-- Begin Dataset content --
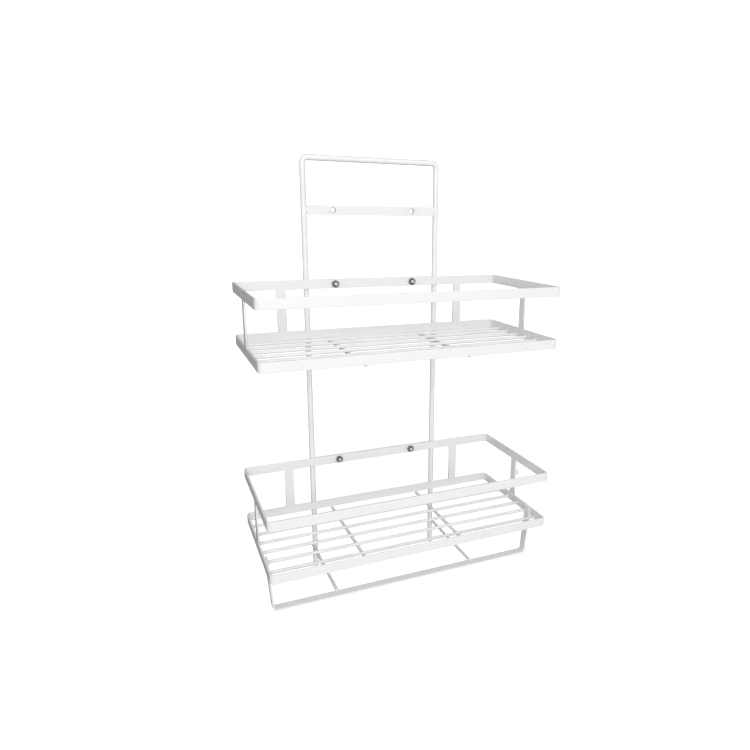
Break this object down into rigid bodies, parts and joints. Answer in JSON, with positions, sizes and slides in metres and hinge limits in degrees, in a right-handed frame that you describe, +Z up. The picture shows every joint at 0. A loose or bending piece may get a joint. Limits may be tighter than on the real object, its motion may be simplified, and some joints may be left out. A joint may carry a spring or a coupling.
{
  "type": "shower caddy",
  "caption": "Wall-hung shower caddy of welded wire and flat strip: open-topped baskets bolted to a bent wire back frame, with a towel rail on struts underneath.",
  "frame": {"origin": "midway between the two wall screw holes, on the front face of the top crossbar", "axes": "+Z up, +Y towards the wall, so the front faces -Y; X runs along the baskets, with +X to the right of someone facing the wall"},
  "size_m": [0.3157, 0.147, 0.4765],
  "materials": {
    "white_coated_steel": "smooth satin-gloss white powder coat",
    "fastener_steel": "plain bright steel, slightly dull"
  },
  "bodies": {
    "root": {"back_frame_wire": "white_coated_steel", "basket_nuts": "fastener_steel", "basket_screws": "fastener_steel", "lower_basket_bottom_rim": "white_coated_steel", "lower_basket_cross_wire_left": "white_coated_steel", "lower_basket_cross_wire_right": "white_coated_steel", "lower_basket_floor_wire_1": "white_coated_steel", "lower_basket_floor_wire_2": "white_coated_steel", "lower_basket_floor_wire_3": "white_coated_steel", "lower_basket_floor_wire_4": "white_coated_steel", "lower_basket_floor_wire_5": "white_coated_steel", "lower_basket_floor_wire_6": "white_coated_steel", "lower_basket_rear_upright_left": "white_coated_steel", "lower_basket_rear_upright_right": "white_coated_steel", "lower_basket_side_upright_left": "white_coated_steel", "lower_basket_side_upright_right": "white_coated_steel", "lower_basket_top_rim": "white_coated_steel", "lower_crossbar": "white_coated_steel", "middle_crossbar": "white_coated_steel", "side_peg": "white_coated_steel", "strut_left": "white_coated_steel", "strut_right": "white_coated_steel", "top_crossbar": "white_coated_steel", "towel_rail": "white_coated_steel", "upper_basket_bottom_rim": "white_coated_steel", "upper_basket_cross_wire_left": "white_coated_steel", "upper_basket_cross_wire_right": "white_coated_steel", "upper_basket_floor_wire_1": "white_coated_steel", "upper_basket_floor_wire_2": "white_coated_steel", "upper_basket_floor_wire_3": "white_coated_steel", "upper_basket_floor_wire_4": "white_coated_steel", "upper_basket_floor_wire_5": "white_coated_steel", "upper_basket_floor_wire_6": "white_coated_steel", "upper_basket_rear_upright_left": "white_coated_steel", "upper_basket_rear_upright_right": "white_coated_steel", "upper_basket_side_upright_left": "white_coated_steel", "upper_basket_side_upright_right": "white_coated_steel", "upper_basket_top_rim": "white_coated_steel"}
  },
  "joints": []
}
-- End Dataset content --
Produce an exact copy of the whole listing.

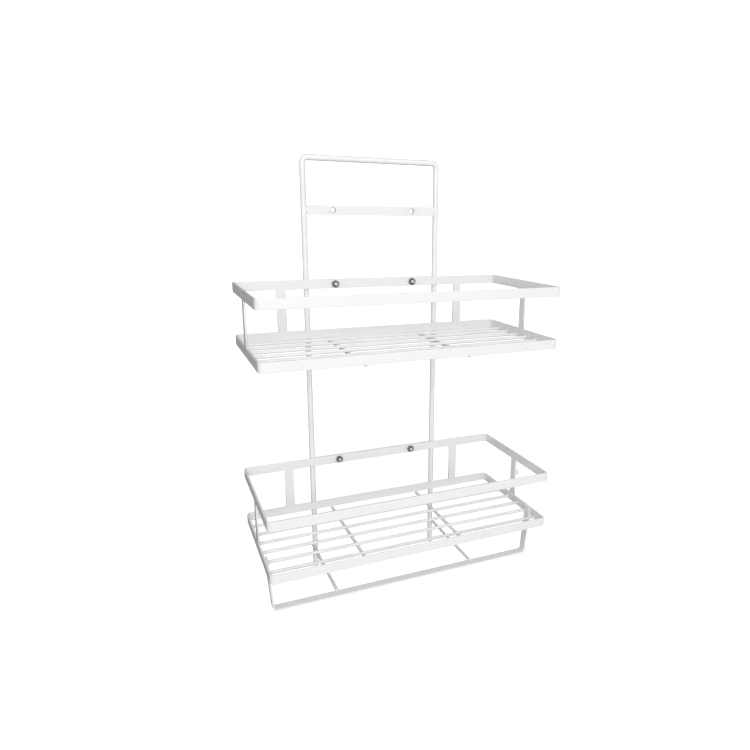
Break this object down into rigid bodies, parts and joints. Answer in JSON, with positions, sizes and slides in metres and hinge limits in degrees, in a right-handed frame that you describe, +Z up. The picture shows every joint at 0. A loose or bending piece may get a joint. Limits may be tighter than on the real object, its motion may be simplified, and some joints may be left out. A joint may carry a spring or a coupling.
{
  "type": "shower caddy",
  "caption": "Wall-hung shower caddy of welded wire and flat strip: open-topped baskets bolted to a bent wire back frame, with a towel rail on struts underneath.",
  "frame": {"origin": "midway between the two wall screw holes, on the front face of the top crossbar", "axes": "+Z up, +Y towards the wall, so the front faces -Y; X runs along the baskets, with +X to the right of someone facing the wall"},
  "size_m": [0.3157, 0.147, 0.4765],
  "materials": {
    "white_coated_steel": "smooth satin-gloss white powder coat",
    "fastener_steel": "plain bright steel, slightly dull"
  },
  "bodies": {
    "root": {"back_frame_wire": "white_coated_steel", "basket_nuts": "fastener_steel", "basket_screws": "fastener_steel", "lower_basket_bottom_rim": "white_coated_steel", "lower_basket_cross_wire_left": "white_coated_steel", "lower_basket_cross_wire_right": "white_coated_steel", "lower_basket_floor_wire_1": "white_coated_steel", "lower_basket_floor_wire_2": "white_coated_steel", "lower_basket_floor_wire_3": "white_coated_steel", "lower_basket_floor_wire_4": "white_coated_steel", "lower_basket_floor_wire_5": "white_coated_steel", "lower_basket_floor_wire_6": "white_coated_steel", "lower_basket_rear_upright_left": "white_coated_steel", "lower_basket_rear_upright_right": "white_coated_steel", "lower_basket_side_upright_left": "white_coated_steel", "lower_basket_side_upright_right": "white_coated_steel", "lower_basket_top_rim": "white_coated_steel", "lower_crossbar": "white_coated_steel", "middle_crossbar": "white_coated_steel", "side_peg": "white_coated_steel", "strut_left": "white_coated_steel", "strut_right": "white_coated_steel", "top_crossbar": "white_coated_steel", "towel_rail": "white_coated_steel", "upper_basket_bottom_rim": "white_coated_steel", "upper_basket_cross_wire_left": "white_coated_steel", "upper_basket_cross_wire_right": "white_coated_steel", "upper_basket_floor_wire_1": "white_coated_steel", "upper_basket_floor_wire_2": "white_coated_steel", "upper_basket_floor_wire_3": "white_coated_steel", "upper_basket_floor_wire_4": "white_coated_steel", "upper_basket_floor_wire_5": "white_coated_steel", "upper_basket_floor_wire_6": "white_coated_steel", "upper_basket_rear_upright_left": "white_coated_steel", "upper_basket_rear_upright_right": "white_coated_steel", "upper_basket_side_upright_left": "white_coated_steel", "upper_basket_side_upright_right": "white_coated_steel", "upper_basket_top_rim": "white_coated_steel"}
  },
  "joints": []
}